Garrett takes a very granular approach to his topic, going into detail about the state of our nation when it comes to learning, student proficiency statistics, the plight of teachers, breakdown of the current school day, how schools should be organized, the all-important discipline issues, and much more.

His analysis is compelling – and frightening.

Garrett’s work is so complete that even though it is loaded with facts, statistics and graphical representations of trends, with a body of 148 pages, it is a swift read for anyone – parent, teacher, administrator, some students and any concerned citizen – looking to be enlightened on this all-too-crucial subject. It’s hard to dispute Garrett’s arguments, and it’s encouraging to hear his remedies.

In his final chapter, the author lists “22 reform proposals” that can shape but not necessarily fix our broken system.
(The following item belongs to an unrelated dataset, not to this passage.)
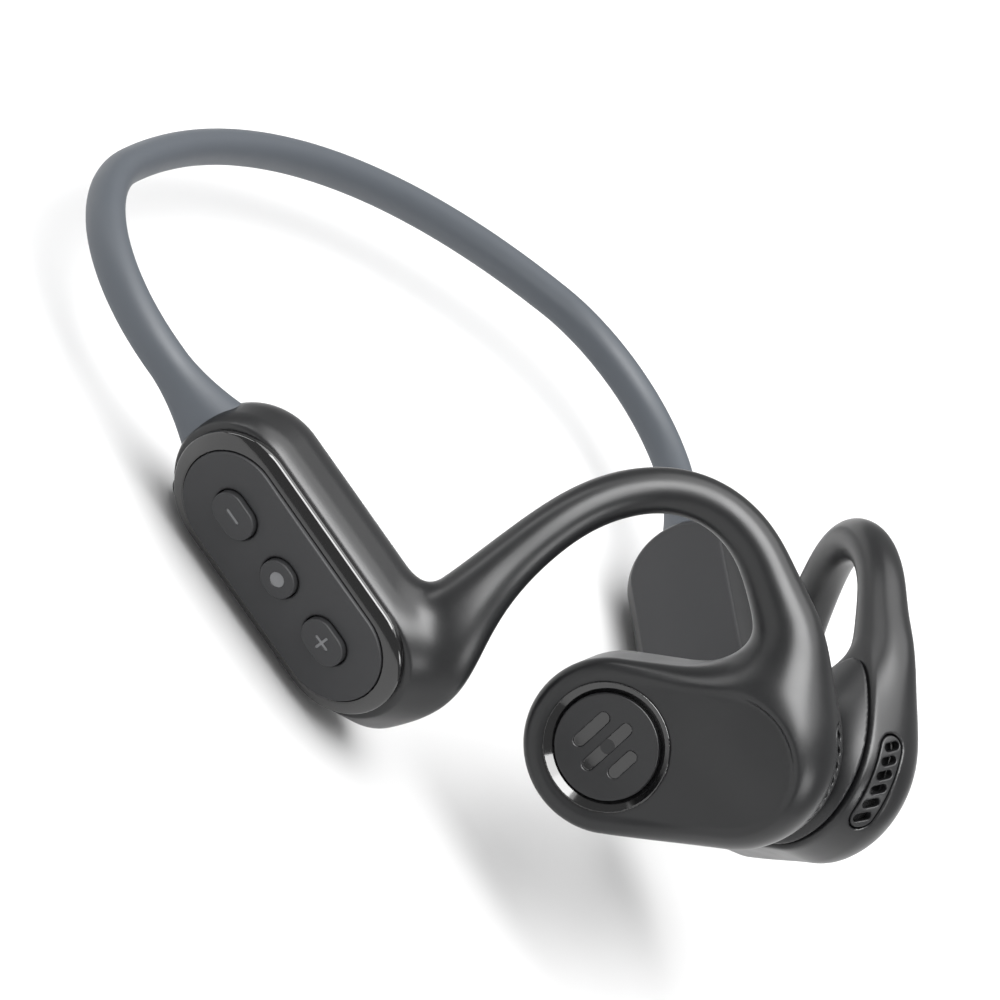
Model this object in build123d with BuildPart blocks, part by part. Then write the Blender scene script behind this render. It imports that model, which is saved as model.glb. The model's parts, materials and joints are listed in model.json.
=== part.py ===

Some of his ideas involve recurring themes while others are out of the box.

Anyone who cares about our youth and cares about our country should add this this title to their must-read list.

“This book is a champion for children who want to learn and for teachers who want to teach,” says Garrett. “The goal is an education system that will educate more children, educate them well, and put the United States in the top tier worldwide.”